Una speranza alla quale però il numero due del Csm non sembra affidarsi più di tanto, bocciando la scelta di varare una «riunione permanente» tra pm e procuratore per la gestione degli uffici. A dare fastidio, stando al suo testo, è il tentativo di limitare il potere dei procuratori, «visti con sfiducia e diffidenza anziché come valore aggiunto», per la loro esperienza non paragonabile a quella dei giovani pm presenti negli uffici. «Maturità e competenze professionali - ha aggiunto Pinelli - tanto più importanti in un contesto che ha visto, nei fatti, un progressivo e continuo spostamento del centro del procedimento verso la fase delle indagini preliminari, che è una fase “monologante” in cui ormai si concentrano tutti i rischi di compromissione della vita personale, reputazionale e professionale del cittadino – e in genere del destinatario del servizio-giustizia – rispetto ai quali il dibattimento ormai non offre che una tardiva e spesso insufficiente garanzia. Pensare poi che ci sia un giudice a Berlino non vale più: si arriva a Berlino stritolati dal processo mediatico e irrecuperabile diventa il danno reputazionale subito». Peccato che tale fase sia monopolizzata proprio dai procuratori, diventati, in alcuni casi, veri e proprio showman capaci di personalizzare ogni inchiesta.

Il nodo arriva dopo, quando Pinelli ricorda che i procuratori vengono «selezionati» proprio dal Csm, per «merito» e «capacità direttive». Una forma di controllo che si concretizza anche nella possibilità di utilizzare strumenti per punirli da ogni “devianza” (anche se avviene molto poco). Ma non solo: per Pinelli la circolare porrebbe «perplessità in relazione al suo funzionale inserimento nel quadro dettato dalla Costituzione letto alla luce delle già indicate esigenze della modernità giuridica – e manifesta una “esuberanza” regolativa che nuoce alla stessa tecnica di formulazione della normazione secondaria», con buona pace del parere di Mattarella. Che non sembra essere il riferimento di Pinelli, dal momento che il vicepresidente cita una comunicazione del Capo dello Stato del 2014 (riferendosi a dire il vero alla dichiarazione di Napolitano del 2009, pronunciata proprio davanti al Csm), secondo cui «“le garanzie di autonomia e indipendenza “interna” del pubblico ministero riguardano l’ufficio nel suo complesso e non il singolo magistrato”, proprio perché l’azione deve essere impersonalmente ricondotta all’Ufficio. Le scelte della presente circolare, dunque, non possono ritenersi costituzionalmente imposte».
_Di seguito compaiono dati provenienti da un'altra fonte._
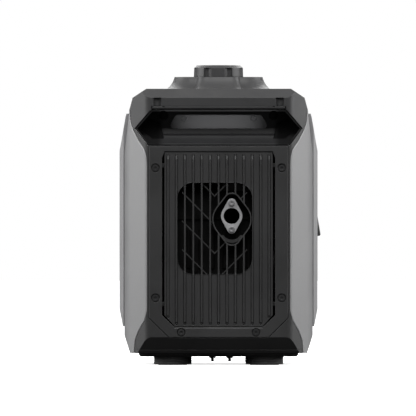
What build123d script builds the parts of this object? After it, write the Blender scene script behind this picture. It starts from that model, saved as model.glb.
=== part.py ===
from build123d import *
import os

# Portable inverter generator. Millimetres, +Z up, the exhaust end faces -Y and the control end +Y.
# The origin is on the ground, under the middle of the machine.

# ---- driving dimensions ------------------------------------------------------------------------
end_y = 248.0  # flat of each end
side_x = 141.4  # flat of each side panel
plate_x = 149.0  # face of the raised outer plates
skirt_z = 18.0  # lowest edge of the body
tray_top = 23.0  # the base tray stops here and the covers begin
split_z = 355.5  # the end covers stop here, at the tips of the hand recess, and the top cover begins
panel_top = 382.0  # top of the side panels
bar_z = 389.0  # underside of the top cover over the handles
body_top = 415.0
wall = 2.6
gap = 0.5  # moulded covers stand this far apart

foot_x, foot_y, foot_r, foot_h = 69.0, 185.0, 28.5, 12.75

frame_x, frame_low, frame_top = 104.4, 41.6, 329.0
grille_x, grille_low, grille_top = 81.4, 58.2, 320.8
rib_pitch, rib_count = 12.65, 13
window = (-62.0, 50.6, 137.0, 274.0)  # x low, x high, z low, z high
outlet_x, outlet_z = 19.6, 224.0  # middle of the exhaust outlet
collar_x, collar_z = 20.0, 219.0

cap_y, cap_r, cap_low, cap_top = -10.0, 37.3, 434.4, 452.0
plinth_top = 434.0

crank_y, crank_z = 45.0, 150.0  # crankshaft axis, along X
crank_throw, rod_length = 21.5, 80.0
bore_r = 30.0
pulley_r = 35.0
grip_y, grip_z = crank_y + pulley_r, 211.0

hinge_x, hinge_y = -145.3, 172.0  # service door hinge, upright

# Half outline of the body seen from an end: half width against height
body_outline = [(133.2, 18.0), (side_x, 45.0), (side_x, 318.0), (134.3, 382.5), (129.2, 401.5), (108.5, 415.0)]
# Seam between a grey side panel and the black end covers
seam_line = [
    (127.4, 17.0), (125.6, 37.0), (120.5, 51.0), (111.3, 67.0), (107.6, 82.0), (107.6, 299.0), (108.3, 312.6),
    (111.3, 324.0), (120.5, 338.0), (128.6, 354.0), (132.0, 365.0), (133.6, 382.5),
]
# Half outline of a raised outer plate
plate_outline = [
    (141.7, 58.2), (143.9, 58.2), (plate_x, 84.0), (plate_x, 322.0), (146.0, 338.0), (143.0, 356.0),
    (140.0, 373.0), (138.6, 378.0), (135.2, 378.0), (141.7, 318.4),
]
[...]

Pinelli torna poi un’affermazione che aveva già fatto discutere a inizio anno, quando si era affannato a smentire ogni critica nei confronti di Mattarella: il possibile ruolo improprio del Csm, trasformato in terza Camera, «dilatando a dismisura i propri spazi di intervento con eccessi regolativi dei poteri del procuratore della Repubblica, titolare dell’azione, che mettono a serio rischio il rispetto del principio di effettività, imponendogli una mole di adempimenti e prescrizioni, cui oltre tutto non corrisponde un analogo dettaglio dei doveri dei sostituti». Ferma la reazione dei togati e di Romboli: «Non possiamo tacere il nostro fermo dissenso rispetto al metodo e al contenuto di affermazioni che si sono di fatto risolte in un atto di delegittimazione del ruolo del pubblico ministero e di generalizzata sfiducia nel lavoro degli uffici di Procura e, quindi, della magistratura tutta - ha letto in aula il togato Antonello Cosentino -. Rappresentazione che non solo non trova alcun riscontro nell’assetto istituzionale ma che è ancora più grave perché offerta da chi riveste il ruolo di vicepresidente dell’organo di governo autonomo della magistratura». Ora, si vocifera tra i corridoi di Palazzo Bachelet, «ci aspettiamo una reazione di Mattarella».